Krótko mówiąc, najemca może pozostawić po sobie większe zniszczenia. Wynika to z wyroku wydanego przez Sąd Apelacyjny w Warszawie (sygn. VI ACa 430/07).
Kwestia ta wynikła w sporze, czy zostawienie w luksusowym mieszkaniu 54 dziur po hakach mieści się w prawidłowym używaniu mieszkania, czy też go przekracza i należy obciążyć remontem najemcę.
Pewien zagraniczny menedżer wynajął w Warszawie luksusową willę na dwa lata, z możliwością skrócenia kontraktu (za trzymiesięcznym wypowiedzeniem).

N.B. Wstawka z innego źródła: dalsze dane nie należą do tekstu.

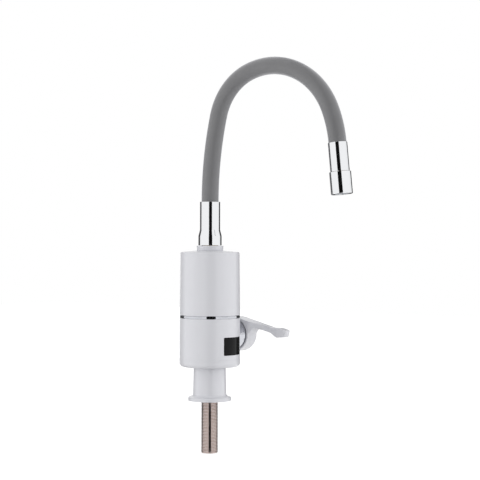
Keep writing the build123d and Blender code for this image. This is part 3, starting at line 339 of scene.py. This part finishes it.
# Bottom cover and lower housing: white ABS cup and tube, held together by three screws
# from below. The window is smoked acrylic let into the tube over the digits.
window_low, window_high = (Vector(corner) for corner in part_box("display_window"))
window_border = 0.0013


def reckon(tree, operation, *values):
    """The outcome of a sum on those values, each a number or what another node gives."""
    sum_node = tree.nodes.new("ShaderNodeMath")
    sum_node.operation = operation
    for socket, value in zip(sum_node.inputs, values):
        if isinstance(value, bpy.types.NodeSocket):
            tree.links.new(value, socket)
        else:
            socket.default_value = value
    return sum_node.outputs[0]


def smoked_acrylic():
    """Polished smoked acrylic with faint fingerprints and a black border printed behind it."""
    finish, tree, shader, place = new_finish("smoked_acrylic")
    shader.inputs["Specular IOR Level"].default_value = 0.09
    prints = grain(tree, place, per_metre=260, detail=5.0)
    spot = tree.nodes.new("ShaderNodeSeparateXYZ")
    tree.links.new(place, spot.inputs[0])
    middle = (window_low + window_high) / 2
    clear = (window_high - window_low) / 2 - Vector((1, 1, 1)) * window_border
    across = reckon(tree, "COMPARE", spot.outputs["X"], middle.x, clear.x)
    up = reckon(tree, "COMPARE", spot.outputs["Z"], middle.z, clear.z)
    inside = reckon(tree, "MULTIPLY", across, up)
    black, smoke = (0.0015, 0.0015, 0.0015), (0.008, 0.008, 0.0085)
    tint(tree, inside, shader.inputs["Base Color"], black, smoke)
    vary(tree, prints, shader.inputs["Roughness"], low=0.08, high=0.14)
    return finish


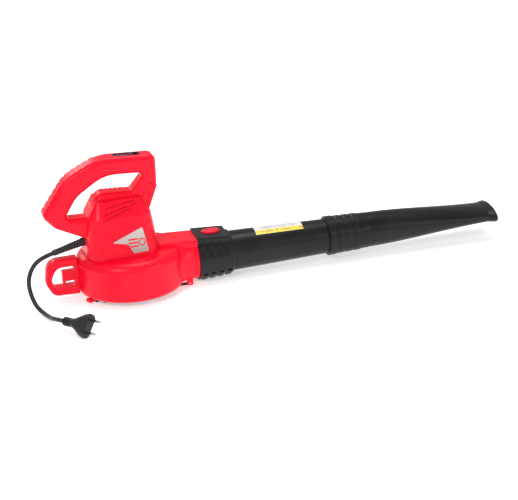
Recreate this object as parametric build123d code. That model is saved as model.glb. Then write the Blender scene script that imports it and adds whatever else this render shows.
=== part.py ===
from build123d import *
import os
from math import atan2, cos, degrees, pi, radians, sin, tan

# Corded leaf vacuum mulcher, set up as a blower. Millimetres. The origin is on the fan axis, at the
# floor. +X runs along the blow tube to its nozzle, +Y to the far side, +Z up.

# Plastic walls and the gaps between pieces
WALL = 2.8
GRIP_WALL = 2.6
PIECE_GAP = 0.3

# Fan casing: a round volute forward of the fan axis, a deck on top and a central outlet
CASING_X = 12.0
CASING_R = 80.0
CASING_BASE_Z = 7.0
DECK_Z = 67.0
CASING_TOP_ROUND = 14.0
CASING_BASE_ROUND = 9.0
COVER_OPENING_R = CASING_R - 10.0
DUCT_Z = 37.0
DUCT_R = 33.5
DUCT_RIM = 0.5
DUCT_END_X = 112.0
BRIDGE_HALF_W = 25.0
BRIDGE_REAR_Z = 74.0
BRIDGE_FRONT_Z = 70.8
DECK_HOLE_R = 9.0
SPIGOT_R = 31.6
SPIGOT_WALL = 2.6
SPIGOT_END_X = 158.0

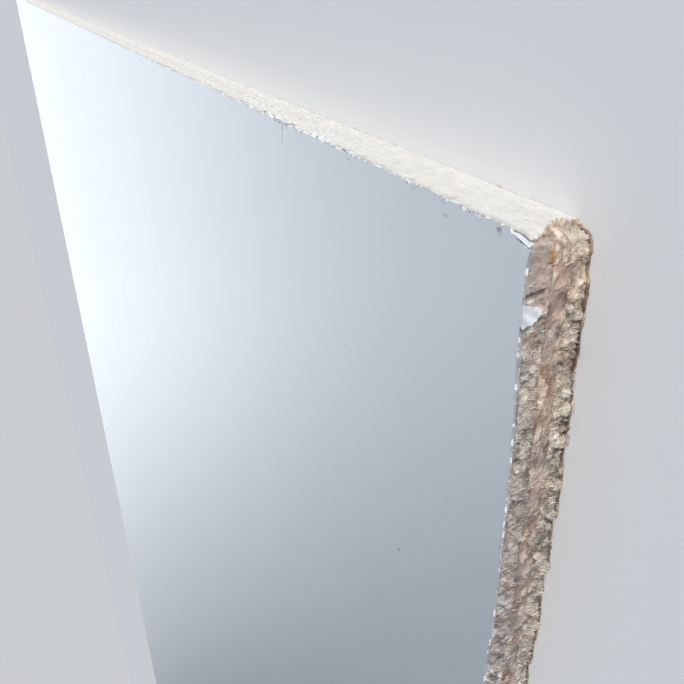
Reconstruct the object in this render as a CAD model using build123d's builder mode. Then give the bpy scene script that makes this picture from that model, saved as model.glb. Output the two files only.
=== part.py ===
from build123d import *
import os

# A full sheet of five-ply plywood with a thin white laminate on its upper face, lying flat.
# +X runs along the sheet's length, +Y across its width and +Z up through its plies.
# The origin is the middle of the underside.

# Driving dimensions in millimetres
sheet_length = 2440.0
sheet_width = 1220.0
back_veneer_thickness = 0.5
crossband_thickness = 3.6
core_thickness = 3.4
face_veneer_thickness = 0.5
laminate_thickness = 0.4

# The corner at +X, -Y is worn round, and the laminate is worn back further than the wood below it
ply_corner_radius = 1.3
laminate_corner_radius = 1.6

# Chips in the laminate's edges near the worn corner, where the saw and later knocks broke it away.
# Each has its distance from the corner to the chip's middle, its length along the edge and its depth.
# The two long, shallow ones on the long edge are stretches that knocks have worn back.
short_edge_chips = [
    (3.6, 3.4, 0.5),
    (8.4, 1.2, 0.7),
    (15.5, 3.8, 0.4),
    (33.0, 3.0, 0.4),
    (56.8, 4.4, 0.4),
    (68.0, 3.0, 0.35),
    (86.0, 3.4, 0.6),
    (94.5, 5.0, 0.9),
    (101.0, 4.4, 0.8),
    (110.0, 3.2, 0.5),
    (213.0, 5.0, 0.7),
]
long_edge_chips = [
    (15.2, 27.0, 1.0),
    (44.0, 1.8, 0.3),
    (57.0, 2.4, 0.35),
    (87.0, 24.0, 0.9),
]

back_veneer_base = 0.0
lower_crossband_base = back_veneer_base + back_veneer_thickness
core_base = lower_crossband_base + crossband_thickness
upper_crossband_base = core_base + core_thickness
face_veneer_base = upper_crossband_base + crossband_thickness
laminate_base = face_veneer_base + face_veneer_thickness

worn_corner = Vector(sheet_length / 2, -sheet_width / 2)


def sheet_outline(corner_radius):
    """Draws the sheet's rectangle in the current sketch and rounds its worn corner."""
    outline = Rectangle(sheet_length, sheet_width)
    corner = outline.vertices().sort_by_distance((worn_corner.X, worn_corner.Y, 0))[0]
    fillet(corner, corner_radius)


def chip_outline(place, length, depth):
    """Returns one shell-shaped chip. Its x runs along the sheet's edge, and its y points into the sheet."""
    start = (place - length / 2, 0)
    end = (place + length / 2, 0)
    with BuildSketch() as chip:
        with BuildLine():
            ThreePointArc(start, (place, depth), end)
            Line(end, start)
        make_face()
    return chip.sketch


with BuildPart() as back_veneer:
    with BuildSketch(Plane.XY.offset(back_veneer_base)):
        sheet_outline(ply_corner_radius)
    extrude(amount=back_veneer_thickness)

with BuildPart() as lower_crossband:
    with BuildSketch(Plane.XY.offset(lower_crossband_base)):
        sheet_outline(ply_corner_radius)
    extrude(amount=crossband_thickness)

with BuildPart() as core_ply:
    with BuildSketch(Plane.XY.offset(core_base)):
        sheet_outline(ply_corner_radius)
    extrude(amount=core_thickness)

with BuildPart() as upper_crossband:
    with BuildSketch(Plane.XY.offset(upper_crossband_base)):
        sheet_outline(ply_corner_radius)
    extrude(amount=crossband_thickness)

with BuildPart() as face_veneer:
    with BuildSketch(Plane.XY.offset(face_veneer_base)):
        sheet_outline(ply_corner_radius)
    extrude(amount=face_veneer_thickness)

# Seen from the worn corner, the short edge runs towards +Y and the long edge towards -X.
short_edge = Plane(origin=worn_corner, x_dir=(0, 1, 0))
long_edge = Plane(origin=worn_corner, x_dir=(1, 0, 0))

with BuildPart() as white_laminate:
    with BuildSketch(Plane.XY.offset(laminate_base)):
        sheet_outline(laminate_corner_radius)
        with Locations(short_edge):
            for distance, length, depth in short_edge_chips:
                add(chip_outline(distance, length, depth), mode=Mode.SUBTRACT)
        with Locations(long_edge):
            for distance, length, depth in long_edge_chips:
                add(chip_outline(-distance, length, depth), mode=Mode.SUBTRACT)
    extrude(amount=laminate_thickness)

back_veneer.part.label = "back_veneer"
lower_crossband.part.label = "lower_crossband"
core_ply.part.label = "core_ply"
upper_crossband.part.label = "upper_crossband"
face_veneer.part.label = "face_veneer"
white_laminate.part.label = "white_laminate"

os.makedirs("parts", exist_ok=True)
export_step(back_veneer.part, "parts/back_veneer.step")
export_step(lower_crossband.part, "parts/lower_crossband.step")
export_step(core_ply.part, "parts/core_ply.step")
export_step(upper_crossband.part, "parts/upper_crossband.step")
export_step(face_veneer.part, "parts/face_veneer.step")
export_step(white_laminate.part, "parts/white_laminate.step")
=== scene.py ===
# %% [markdown]
# # A laminated plywood sheet, lying flat
# The sheet is five wood plies, glued with their grain crossed, under a thin white laminate.
# A saw left its edges torn: ply by ply they show cut fibres, loose tufts and a chipped line of laminate.
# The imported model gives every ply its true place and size. This lesson dresses those solids: it rebuilds
# each ply's edge as a rough surface, grows loose fibres on it, and breaks the laminate's rim.

# %% Load the frame
import math

import bpy
import numpy as np
from mathutils import Matrix, Vector


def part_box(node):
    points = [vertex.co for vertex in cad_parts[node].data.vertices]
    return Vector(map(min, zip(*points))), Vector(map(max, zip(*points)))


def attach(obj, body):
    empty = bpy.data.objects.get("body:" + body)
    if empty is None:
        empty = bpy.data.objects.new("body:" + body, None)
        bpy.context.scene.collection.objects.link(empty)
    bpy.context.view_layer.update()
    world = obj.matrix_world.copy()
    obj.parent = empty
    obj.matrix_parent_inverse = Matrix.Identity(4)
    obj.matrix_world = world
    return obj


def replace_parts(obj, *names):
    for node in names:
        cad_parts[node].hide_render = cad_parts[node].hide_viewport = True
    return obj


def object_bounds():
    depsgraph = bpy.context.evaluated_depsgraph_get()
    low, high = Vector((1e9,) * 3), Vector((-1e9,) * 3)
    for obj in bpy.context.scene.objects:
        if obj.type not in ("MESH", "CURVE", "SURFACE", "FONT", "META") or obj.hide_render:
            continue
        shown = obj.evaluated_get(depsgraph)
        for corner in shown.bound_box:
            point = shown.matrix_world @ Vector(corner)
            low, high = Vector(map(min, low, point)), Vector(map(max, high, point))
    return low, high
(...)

W umowie ustalono, że ustawi w mieszkaniu własne meble, przywiezie też ze sobą wiele obrazów. Po ponad roku doszło do rozwiązania umowy za wspomnianym wypowiedzeniem, ale została kwestia rozliczeń. Otóż właścicielka mieszkania odmówiła zwrotu części kaucji, gdyż potrąciła sobie z niej wydatki niezbędne na wyremontowanie opuszczonych pomieszczeń. Poszło o zlikwidowanie 54 dość dużych dziur po hakach, na których lokator powiesił obrazy.
Zgodnie z art. 675 § 1 kodeksu cywilnego po zakończeniu najmu najemca obowiązany jest zwrócić rzecz w stanie niepogorszonym; jednakże nie ponosi odpowiedzialności za zużycie rzeczy będące następstwem prawidłowego używania.